Tackling the opportunity gap
Paradoxically, however – even though creative skills are an essential part of building the next generation’s professional profile – arts and creative subjects seem to be on the decline. A Recent Edge Foundation report found that in the last decade GCSE entries in creative subjects have fallen by 20%. This might be due to the additional budgetary and logistics pressures faced by schools in countries like the United Kingdom, where teacher numbers are dwindling. Schools faced with difficult choices often have to prioritize their resources, and the number and quality of specialist subjects on offer is often the first casualty. Yet Ingram believes that this is an area where technology can play an important role, helping to bridge the gap between limited resources on the one hand, and greater learning demands on the other:
“There’s no substitute for classroom teaching, but while schools struggle to find the staff to teach a full range of subjects, we should be exploring the technologies that can allow students to take courses they’d otherwise have to miss out on. Even when schools are well resourced and offer a good range of subjects, there are still often more niche subjects such as Film Studies they cannot cover which could otherwise allow students to follow their passions, stretch themselves, and grow as individuals,” Ingram explains.

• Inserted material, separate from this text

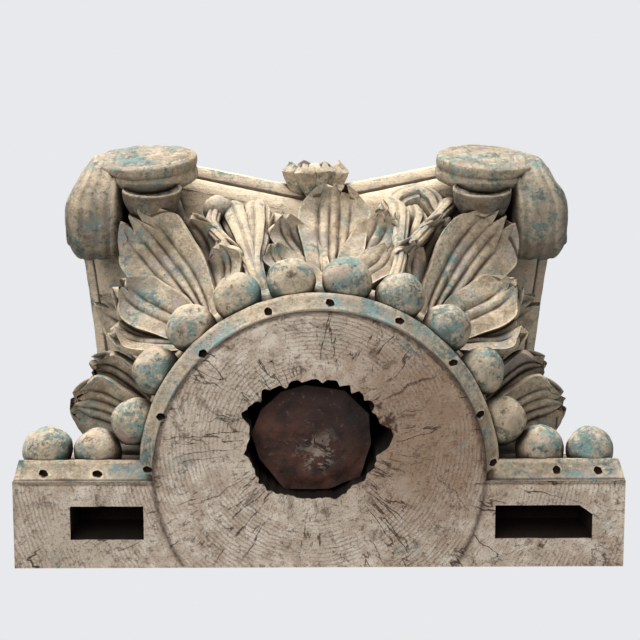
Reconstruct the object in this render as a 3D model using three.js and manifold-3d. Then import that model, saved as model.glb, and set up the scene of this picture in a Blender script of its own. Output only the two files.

So even though most education experts agree that face-to-face teaching cannot – and should not – be altogether replaced by tech-based alternatives, it is literally impossible to square the that circle without integrating technology into long-term strategies for delivering learning outcomes. In practice this means that while it isn’t feasible for schools to maintain the capacity on site to deliver every niche subject that students might want to study, they will now be able to do so.
Making teaching resources go further with technology
“Having offered IB courses online to schools across the world for over a decade, we’ve found that online learning can broaden pupils’ digital and collaborative skills, encouraging them to carry out research, co-ordinate group work and discuss material in an online community,” continues Ingram.
Indeed, research has shown that these features benefit students’ wider education by encouraging them to take ownership of their learning process, helping prepare them for their university careers where they’ll need to study independently. That proactive mind-set then ideally carries through to the approach that those pupils will adopt in the workplace, collating and leveraging information towards accomplishing strategic tasks, projects and goals.
At its heart, education is about opportunity, and online learning can potentially make crucial opportunities available to those who would not normally have access to them. This is why it’s crucial that educators see technology not as a threat, but as a tool for enhancing their own pedagogical capacity.
The next few years will mark an exponential disruptive shift towards automation, and that will present a threat to new and existing professionals across a wide range of industries. Yet if we equip our young people with modular skills by enabling them to pursue a broad range of creative interests from early schooling onwards, we will maximize their chances of not only weathering this inevitable disruption, but of thriving in it.